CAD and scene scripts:
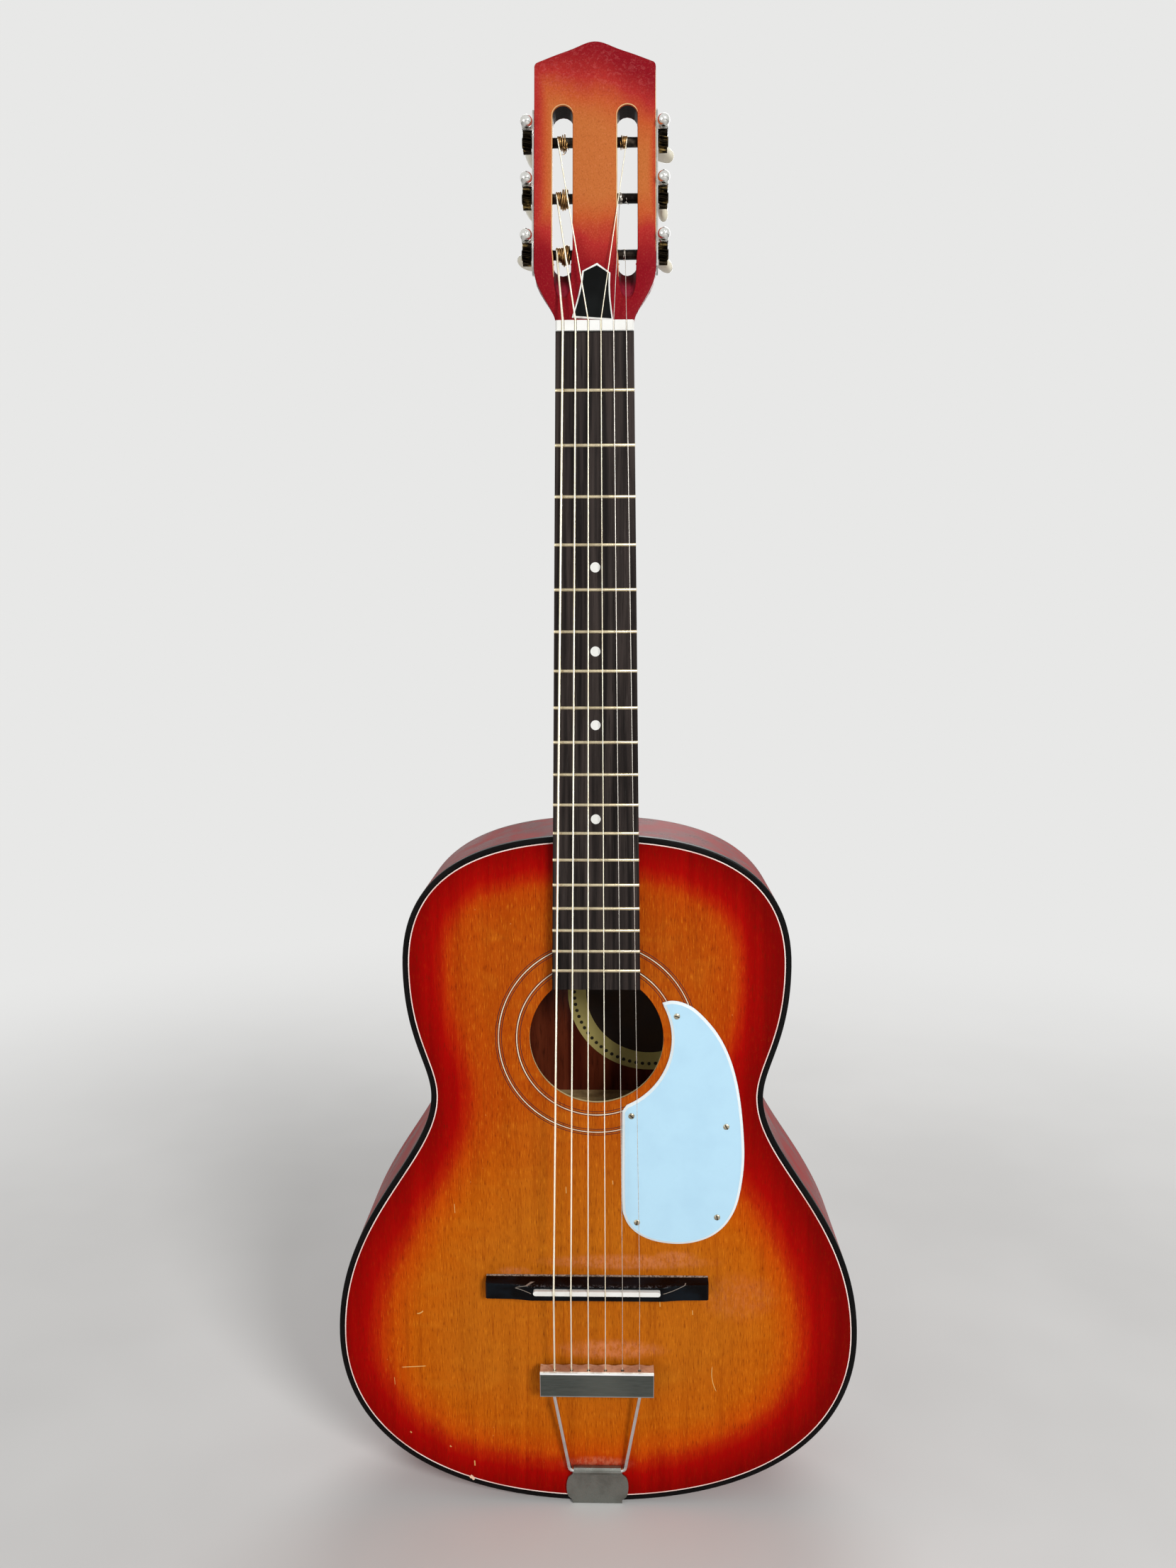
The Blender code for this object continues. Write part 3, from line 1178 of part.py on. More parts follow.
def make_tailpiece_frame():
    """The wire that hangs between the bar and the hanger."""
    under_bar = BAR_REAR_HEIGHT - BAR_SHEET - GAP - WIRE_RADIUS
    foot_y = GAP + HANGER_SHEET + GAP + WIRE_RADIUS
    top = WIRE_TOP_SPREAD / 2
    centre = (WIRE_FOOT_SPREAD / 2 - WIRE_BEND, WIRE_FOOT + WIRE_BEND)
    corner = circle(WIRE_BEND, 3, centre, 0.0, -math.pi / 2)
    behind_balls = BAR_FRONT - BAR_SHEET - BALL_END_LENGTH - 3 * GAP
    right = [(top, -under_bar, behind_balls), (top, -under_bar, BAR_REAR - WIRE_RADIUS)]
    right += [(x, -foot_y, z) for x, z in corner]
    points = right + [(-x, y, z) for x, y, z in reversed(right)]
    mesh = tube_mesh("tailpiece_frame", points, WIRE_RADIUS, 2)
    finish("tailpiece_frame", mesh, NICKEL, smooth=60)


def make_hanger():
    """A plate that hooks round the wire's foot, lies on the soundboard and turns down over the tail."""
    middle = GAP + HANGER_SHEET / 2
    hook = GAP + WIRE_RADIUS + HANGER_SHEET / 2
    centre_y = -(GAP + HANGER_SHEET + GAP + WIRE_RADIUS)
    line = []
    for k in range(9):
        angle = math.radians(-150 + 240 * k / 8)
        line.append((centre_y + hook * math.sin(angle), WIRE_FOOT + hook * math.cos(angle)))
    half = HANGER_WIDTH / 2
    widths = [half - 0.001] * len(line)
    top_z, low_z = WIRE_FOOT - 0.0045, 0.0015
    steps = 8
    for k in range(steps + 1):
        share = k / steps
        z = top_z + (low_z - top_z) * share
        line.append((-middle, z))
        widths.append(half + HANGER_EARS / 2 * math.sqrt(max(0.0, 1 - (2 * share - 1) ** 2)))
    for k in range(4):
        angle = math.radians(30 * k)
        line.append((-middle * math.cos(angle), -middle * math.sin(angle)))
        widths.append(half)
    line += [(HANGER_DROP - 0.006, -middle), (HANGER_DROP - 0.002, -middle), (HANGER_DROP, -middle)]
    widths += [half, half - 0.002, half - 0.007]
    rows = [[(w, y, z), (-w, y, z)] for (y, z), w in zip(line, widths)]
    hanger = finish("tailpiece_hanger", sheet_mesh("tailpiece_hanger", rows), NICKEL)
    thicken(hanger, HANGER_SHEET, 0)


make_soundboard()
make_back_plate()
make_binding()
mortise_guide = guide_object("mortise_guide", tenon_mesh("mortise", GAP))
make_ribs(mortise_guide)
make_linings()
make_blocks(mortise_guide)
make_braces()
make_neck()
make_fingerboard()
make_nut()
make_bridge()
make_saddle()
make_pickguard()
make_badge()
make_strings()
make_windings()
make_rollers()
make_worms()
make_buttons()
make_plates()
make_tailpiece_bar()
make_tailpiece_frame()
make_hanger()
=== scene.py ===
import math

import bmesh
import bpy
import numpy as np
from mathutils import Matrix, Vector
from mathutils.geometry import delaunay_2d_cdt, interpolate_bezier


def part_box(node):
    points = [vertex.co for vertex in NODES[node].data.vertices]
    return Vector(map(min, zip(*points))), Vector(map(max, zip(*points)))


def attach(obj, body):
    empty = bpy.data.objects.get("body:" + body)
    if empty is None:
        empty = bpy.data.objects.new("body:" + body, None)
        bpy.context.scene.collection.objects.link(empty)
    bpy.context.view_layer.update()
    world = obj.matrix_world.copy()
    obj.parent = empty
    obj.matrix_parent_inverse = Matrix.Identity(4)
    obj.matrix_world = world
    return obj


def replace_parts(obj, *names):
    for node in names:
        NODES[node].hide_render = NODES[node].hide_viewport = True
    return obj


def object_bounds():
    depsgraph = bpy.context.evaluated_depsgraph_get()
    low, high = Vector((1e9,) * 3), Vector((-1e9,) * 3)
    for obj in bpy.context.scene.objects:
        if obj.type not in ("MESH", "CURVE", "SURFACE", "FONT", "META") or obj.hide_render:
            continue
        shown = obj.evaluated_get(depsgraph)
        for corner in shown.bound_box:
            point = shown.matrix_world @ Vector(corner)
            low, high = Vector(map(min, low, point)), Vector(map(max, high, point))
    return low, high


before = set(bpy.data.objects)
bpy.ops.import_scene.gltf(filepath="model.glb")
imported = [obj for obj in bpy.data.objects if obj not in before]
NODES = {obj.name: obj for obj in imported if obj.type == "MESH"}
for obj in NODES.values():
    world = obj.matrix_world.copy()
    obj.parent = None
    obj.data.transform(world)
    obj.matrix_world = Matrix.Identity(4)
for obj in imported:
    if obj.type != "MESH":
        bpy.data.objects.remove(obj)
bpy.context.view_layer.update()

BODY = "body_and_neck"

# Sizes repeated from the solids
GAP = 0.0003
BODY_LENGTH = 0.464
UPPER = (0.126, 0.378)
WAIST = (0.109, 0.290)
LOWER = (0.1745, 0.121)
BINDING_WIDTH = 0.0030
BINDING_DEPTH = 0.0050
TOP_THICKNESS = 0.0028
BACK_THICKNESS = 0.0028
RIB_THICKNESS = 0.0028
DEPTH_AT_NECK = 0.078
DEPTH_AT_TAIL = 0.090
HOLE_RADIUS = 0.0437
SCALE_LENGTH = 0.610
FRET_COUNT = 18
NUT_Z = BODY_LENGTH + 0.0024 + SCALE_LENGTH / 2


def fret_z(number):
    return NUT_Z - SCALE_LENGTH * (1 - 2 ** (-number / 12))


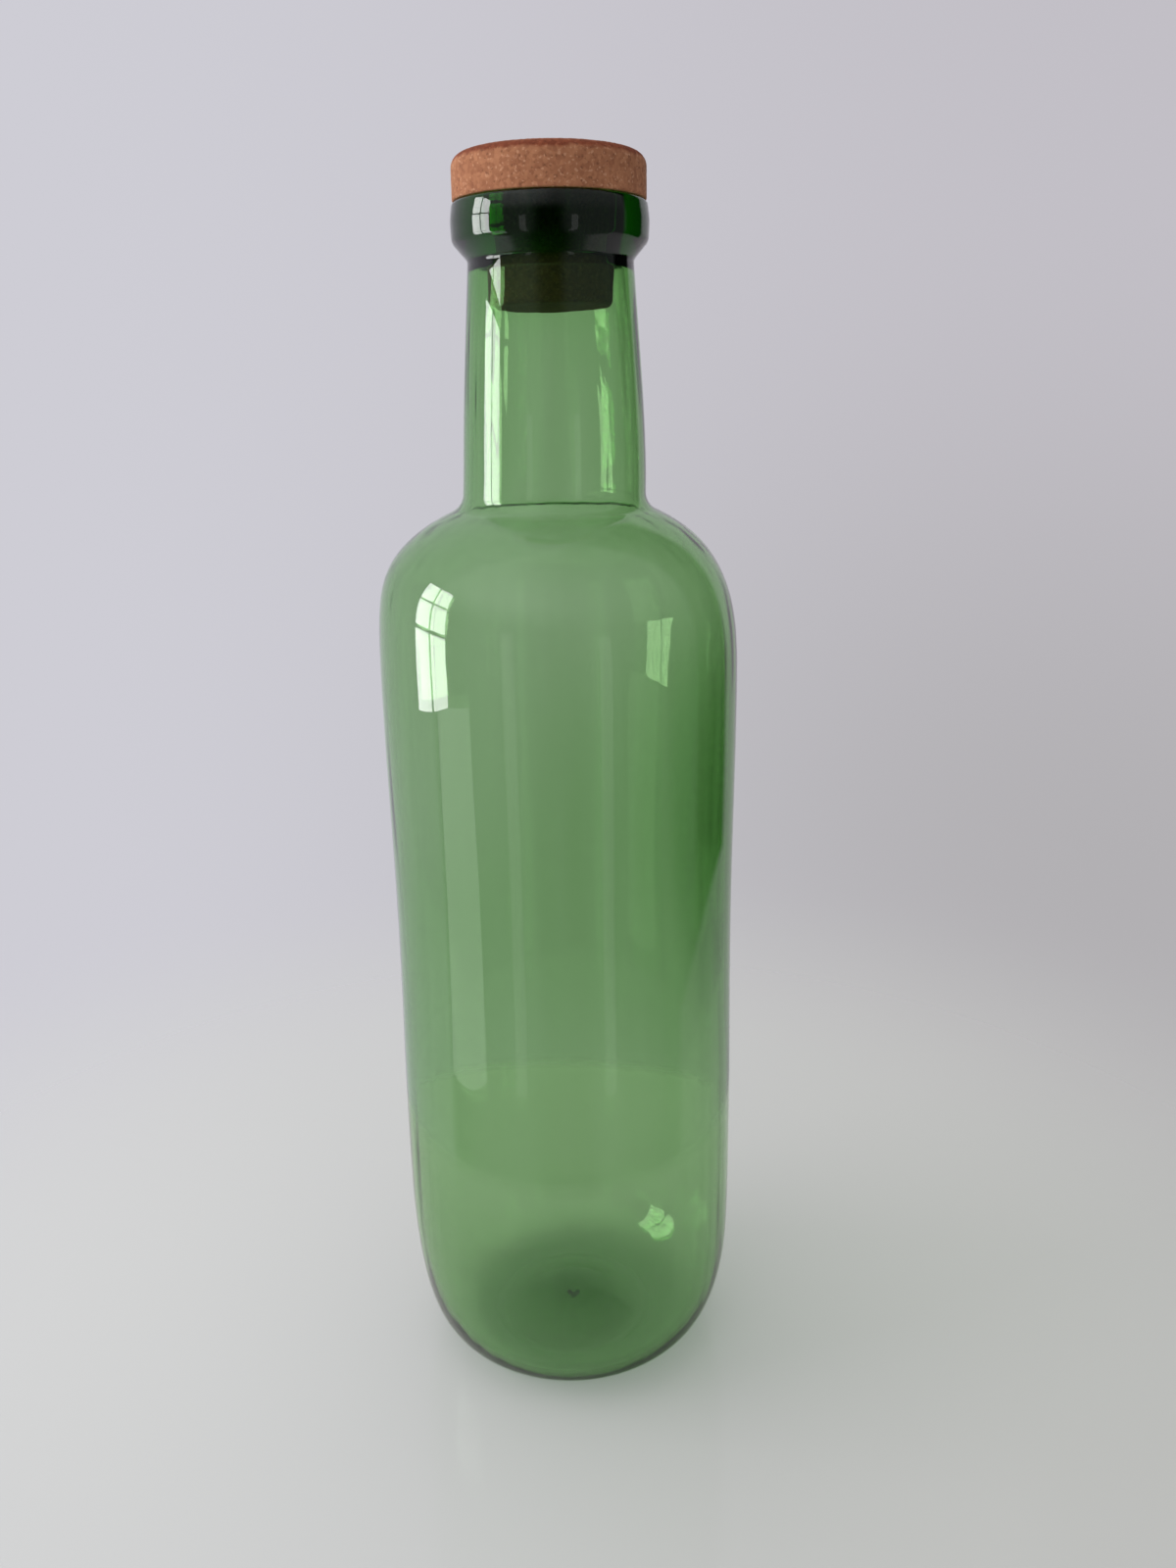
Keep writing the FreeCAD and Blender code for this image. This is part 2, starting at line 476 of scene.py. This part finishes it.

* What you are asked to do *
Output only the lines from the one containing "make_soundboard()" through the one containing "point = shown.matrix_world", inclusive, exactly as written.

* Response below *
make_soundboard()
make_back_plate()
make_binding()
mortise_guide = guide_object("mortise_guide", tenon_mesh("mortise", GAP))
make_ribs(mortise_guide)
make_linings()
make_blocks(mortise_guide)
make_braces()
make_neck()
make_fingerboard()
make_nut()
make_bridge()
make_saddle()
make_pickguard()
make_badge()
make_strings()
make_windings()
make_rollers()
make_worms()
make_buttons()
make_plates()
make_tailpiece_bar()
make_tailpiece_frame()
make_hanger()
=== scene.py ===
import math

import bmesh
import bpy
import numpy as np
from mathutils import Matrix, Vector
from mathutils.geometry import delaunay_2d_cdt, interpolate_bezier


def part_box(node):
    points = [vertex.co for vertex in NODES[node].data.vertices]
    return Vector(map(min, zip(*points))), Vector(map(max, zip(*points)))


def attach(obj, body):
    empty = bpy.data.objects.get("body:" + body)
    if empty is None:
        empty = bpy.data.objects.new("body:" + body, None)
        bpy.context.scene.collection.objects.link(empty)
    bpy.context.view_layer.update()
    world = obj.matrix_world.copy()
    obj.parent = empty
    obj.matrix_parent_inverse = Matrix.Identity(4)
    obj.matrix_world = world
    return obj


def replace_parts(obj, *names):
    for node in names:
        NODES[node].hide_render = NODES[node].hide_viewport = True
    return obj


def object_bounds():
    depsgraph = bpy.context.evaluated_depsgraph_get()
    low, high = Vector((1e9,) * 3), Vector((-1e9,) * 3)
    for obj in bpy.context.scene.objects:
        if obj.type not in ("MESH", "CURVE", "SURFACE", "FONT", "META") or obj.hide_render:
            continue
        shown = obj.evaluated_get(depsgraph)
        for corner in shown.bound_box:
            point = shown.matrix_world @ Vector(corner)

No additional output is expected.